Equity Bank has posted a 12.5 percent growth in net profit in the first half of 2024 to KSh 29.6 billion as compared to KSh 26.3 billion recorded in a similar period last year.
The rise in profitability was due to of a 22% rise in interest income to Kshs. 84.8 billion up from Kshs 69.8billion. Non-funded income grew by Kshs.5 billion leading to a total income growth of 16% to Kshs.95.1 billion, up from Kshs.82.1 billion year on year.
Operating expenses rose by 25.7 percent surge in operating expenses. This was largely driven by a 30% rise in interest expense to Kshs. 30.4 billion up from Kshs. 23.4 billion.
During the period total assets grew to KSh 1.8 trillion in the first 6 months of 2024 – a 6 percent expansion compared to the same period in 2023. The Group’s gross non-performing loans (NPLs) edged up to KSh 119.9 billion pointing to worsening credit quality stemming from a tough macroeconomic environment. Consequently, loan loss provisions were revised upwards to Ksh 10.5 billion, to mitigate the growing NPLs.

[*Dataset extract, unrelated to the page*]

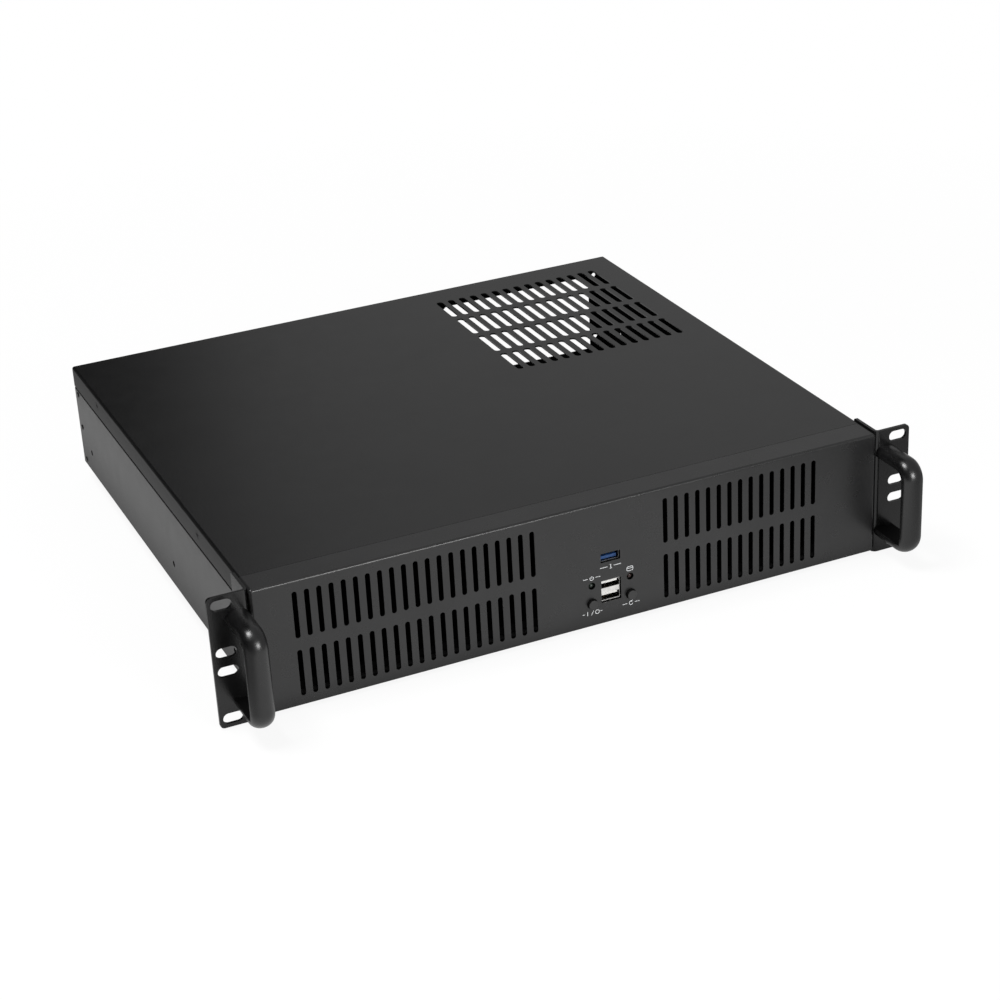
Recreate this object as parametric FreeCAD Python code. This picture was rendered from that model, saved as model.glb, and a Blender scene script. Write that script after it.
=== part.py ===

Customer loans went down 3 percent to KSh 791 billion with the Kenyan deposits similarly dropping by 8 percent to KSh 423 billion, due to the high interest rate.
The Group’s subsidiaries made a combined KSh 18.7 billion in profits before tax, with the DRC subsidiary accounting for more than 54% of that. The Ugandan subsidiary posted a 23 percent slowdown in profits before tax – KSh 1.8 billion. They also accounted for 47% of total loans (2023- 44%) and contributed 51% of profit after tax.
Dr. James Mwangi Equity Group Holdings Managing Director and Chief Executive Officer said “We are optimistic that the strong liquidity of the Group has positioned us to effectively support our customers as the economy starts showing signs of improvement in the key markets we operate in, signaled by some of the regulators’ reduction of the Central Bank Reference rates. With the improved liquidity, the Group continued to optimize its balance sheet reducing leverage by Kshs.75 billion of expensive borrowings.”
“Our customers and members should anticipate a reduction in their interest rates. This is informed by the fact that on the 6th of August, the central bank adjusted its rate from 13% to 12.75%, a reduction of 0.25%,” Equity Group CEO James Mwangi noted.